Under options presented by O'Malley's advisers, such a shift would cost Montgomery County as much as $96 million a year and Prince George's County $50 million a year.

The state Senate advanced a similar proposal last year, but leaders of the House of Delegates balked at the idea. A state commission has since endorsed a move in that direction, increasing momentum for a shift in costs heading into the legislative session.

Leaders of both the House and Senate are scheduled to address the gathering of county officials Friday morning.

County leaders expressed relief upon hearing O'Malley's pledge not to shift teacher pension costs.

"He appreciates the tough times we've been under," said Howard County Executive Ken Ulman (D), the new president of the county organization. "Having a governor who comes out of local government is very important."

Ulman acknowledged that O'Malley's support was only part of the battle ahead in the legislative session.

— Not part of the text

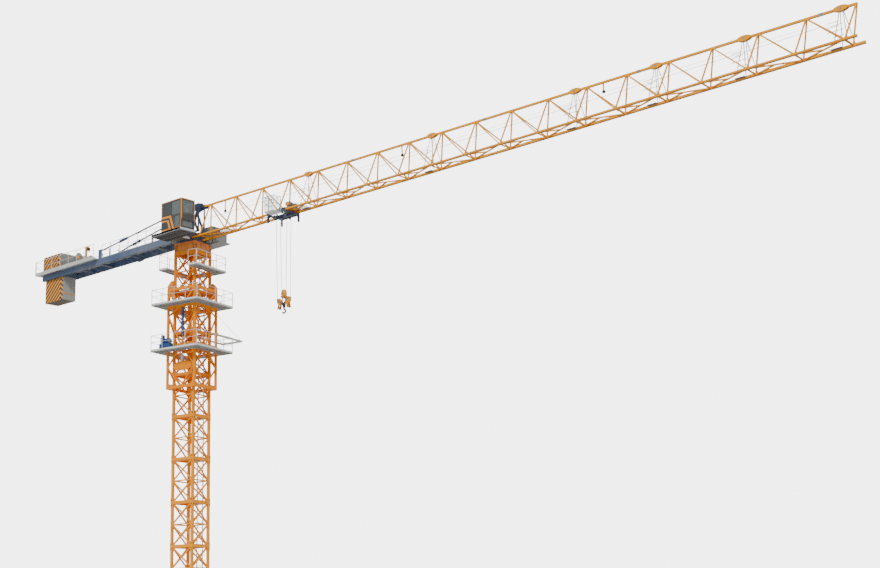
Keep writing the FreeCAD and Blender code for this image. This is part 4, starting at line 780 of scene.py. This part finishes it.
balcony_steel = paint("balcony_deck", (0.90, 0.92, 0.92), rough=0.6, grime=0.25, fade=0.04, size=1.6,
                      under=(0.10, 0.105, 0.11))
dark_framing = paint("balcony_framing", (0.09, 0.095, 0.10), rough=0.7, grime=0.4, fade=0.04, size=2.0)
dress(balcony_steel, "cab_balcony")
balcony_parts = []
for y in (-1.372, -1.06, -0.75):
    balcony_parts.append(block((-0.42, y - 0.012, 13.545), (0.96, y + 0.012, 13.58), 0.003))
for x in np.arange(-0.41, 0.97, 0.17):
    balcony_parts.append(block((x - 0.01, -1.37, 13.55), (x + 0.01, -0.75, 13.58), 0.003))
put("balcony_frame", balcony_parts, dark_framing, "upper_works")
edge_parts = [block((-0.43, -1.385, 13.585), (0.97, -1.381, 13.652)),
              block((0.968, -1.38, 13.585), (0.974, -0.74, 13.652))]
put("balcony_edge", edge_parts, rail_white, "upper_works")

# ---------------------------------------------------------------- switch cabinets
# Grey steel cabinets for the drives stand on a shelf across from the cab. Each has a framed
# door with a lock and hinges, and louvres for cooling.

cabinet_paint = paint("cabinet_grey", (0.22, 0.25, 0.27), rough=0.5, grime=0.3, streaks=0.4, chips=0.76,
                      fade=0.08, size=2.0)
dress(cabinet_paint, "switch_cabinets")
cabinet_parts, louvres = [], []
for x0, x1, top in ((-0.05, 0.469, 14.147), (0.503, 0.80, 13.847)):
    for y, out in ((0.791, 0.006), (0.399 if x0 < 0 else 0.439, 0.006)):
        middle = (x0 + x1) / 2
        for low, high in ((x0 + 0.02, middle - 0.006), (middle + 0.006, x1 - 0.02)):
            cabinet_parts.append(block((low, y - 0.004, 13.57), (high, y + 0.005, top - 0.02), 0.003))
        for lift in np.arange(13.60, 13.60 + (top - 13.62) * 0.35, 0.022):
            louvres.append(block((x0 + 0.05, y - 0.008, lift), (x0 + 0.17, y + 0.009, lift + 0.009), 0.002))
put("cabinet_doors", cabinet_parts, cabinet_paint, "upper_works")
put("cabinet_louvres", louvres, frame_grey, "upper_works")

# ---------------------------------------------------------------- jib
# A lattice of three chords in seven lengths. Each length is pinned to the next with lens-shaped
# eye plates on the top chord and an upright end frame below it.

jib_paint = paint("jib_amber", (1.0, 0.42, 0.0), dirt=RUST_DIRT, grime=0.18, streaks=0.15, chips=0.8,
                  fade=0.02, shine=FLAT, under=(0.40, 0.15, 0.008))
dress(jib_paint, "jib_top_chord", "jib_near_side", "jib_far_side")
jib_low_paint = paint("jib_lower_amber", (0.98, 0.38, 0.0), dirt=RUST_DIRT, grime=0.22, streaks=0.2,
                      chips=0.79, fade=0.02, shine=FLAT, under=(0.20, 0.07, 0.010))
dress(jib_low_paint, "jib_bottom")


def top_chord(x):
    """The height of the top chord's middle line at a distance along the jib."""
    return 14.722 - 0.0082 * np.asarray(x, float)


CHORD_Y, CHORD_Z = 0.243, 13.65
JOINTS_X = (5.47, 10.5, 15.5, 18.0, 20.5, 23.0)
eye_parts, eye_pins, end_frames = [], [], []
swing = np.linspace(0, 2 * math.pi, 20, endpoint=False)
for x in JOINTS_X:
    z = float(top_chord(x))
    lens = np.stack([x + 0.20 * np.cos(swing),
                     z + 0.074 * np.sign(np.sin(swing)) * np.abs(np.sin(swing)) ** 1.3], axis=1)
    for low, high in ((-0.052, -0.032), (0.032, 0.052)):
        eye_parts.append(plate(lens, "y", low, high))
    eye_parts.append(block((x - 0.13, -0.035, z - 0.045), (x + 0.13, 0.035, z + 0.045), 0.01))
    eye_pins.append(turned([(0.026, -0.062), (0.03, -0.054), (0.03, 0.054), (0.026, 0.062)], (x, 0, z),
                           (0, 1, 0), 16))
    eye_parts += [block((x - 0.11, side * CHORD_Y - 0.036, 13.614),
                        (x + 0.11, side * CHORD_Y + 0.036, 13.686), 0.01) for side in (-1, 1)]
    for side in (-1, 1):
        for step in (-0.16, 0.16):
            end_frames.append(stock(disc(0.011, 8), (x + step * 0.25, side * 0.02, z - 0.04),
                                    (x + step, side * (CHORD_Y - 0.01), CHORD_Z), (0, 1, 0)))
    for level in (14.21, 14.08, 13.95):
        share = (z - level) / (z - CHORD_Z)
        for side in (-1, 1):
            end_frames.append(stock(disc(0.008, 8), (x - 0.34, side * CHORD_Y * share, level),
                                    (x - 0.05, side * CHORD_Y * share, level), (0, 0, 1)))
put("jib_eye_plates", eye_parts, jib_paint, "upper_works")
put("jib_eye_pins", eye_pins, zinc, "upper_works")
put("jib_end_frames", end_frames, paint("end_frame_pale", (0.62, 0.42, 0.30), grime=0.3, size=2.0),
    "upper_works")

node_x = 0.6 + 1.25 * np.arange(19)
crown_x = 0.88 + 1.25 * np.arange(18)
gusset_parts = []
for side in (-1, 1):
    foot = np.stack([node_x - 0.07, np.full(19, side * CHORD_Y), np.full(19, 13.688)], axis=1)
    gusset_parts.append(stock(slab(0.012, 0.024, 0.003), foot, foot + [0.14, 0, 0], (0, 0, 1)))
crown = np.stack([crown_x - 0.06, np.zeros(18), top_chord(crown_x) - 0.036], axis=1)
gusset_parts.append(stock(slab(0.05, 0.014, 0.003), crown, crown + [0.12, 0, 0], (0, 0, 1)))
put("jib_gussets", gusset_parts, jib_paint, "upper_works")

clamp_parts = [block((x - 0.05, -0.035, float(top_chord(x)) - 0.035),
                     (x + 0.05, 0.035, float(top_chord(x)) + 0.036), 0.008)
               for x in (7.375, 12.44, 17.49, 22.5)]
put("chord_clamps", clamp_parts, zinc, "upper_works")
hangers, hanger_ends = [], []
for x in (9.34, 16.39, 1.6):
    hangers.append(block((x - 0.018, -0.012, 14.36), (x + 0.018, 0.012, float(top_chord(x)) - 0.03), 0.004))
    hanger_ends.append(turned([(0.034, -0.024), (0.046, -0.02), (0.046, 0.02), (0.034, 0.024)], (x, 0, 14.33),
                              (0, 1, 0), 18))
put("rope_hangers", hangers, jib_paint, "upper_works")
put("rope_rollers", hanger_ends, black_steel, "upper_works")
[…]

"There's going to have to continue to be some education and dialogue with the General Assembly," Ulman said. "Shifting is not solving the challenge."

O'Malley mentioned several "principles" he would advance in reforming the pension system.

Those, he said, include maintaining a public system, asking for greater contributions from state workers and teachers, and establishing certain "milestones" to determine the need for additional changes.

"If is my belief that we cannot have an honest conversation about sharing costs, or even the need to share costs, until we reach agreement on how we can fix the pension system," O'Malley said.

The issue of shifting pension costs is one that does not break cleanly among partisan lines. The leading advocate in the legislature has been Senate President Thomas V. Mike Miller Jr. (D-Calvert).

On Thursday night, House Minority Leader Anthony J. O'Donnell (R-Calvert) praised O'Malley's position.

"It's a rare occasion when I happen to be in agreement with the governor," O'Donnell said, suggesting a shift in the coming year would force local governments to raise taxes.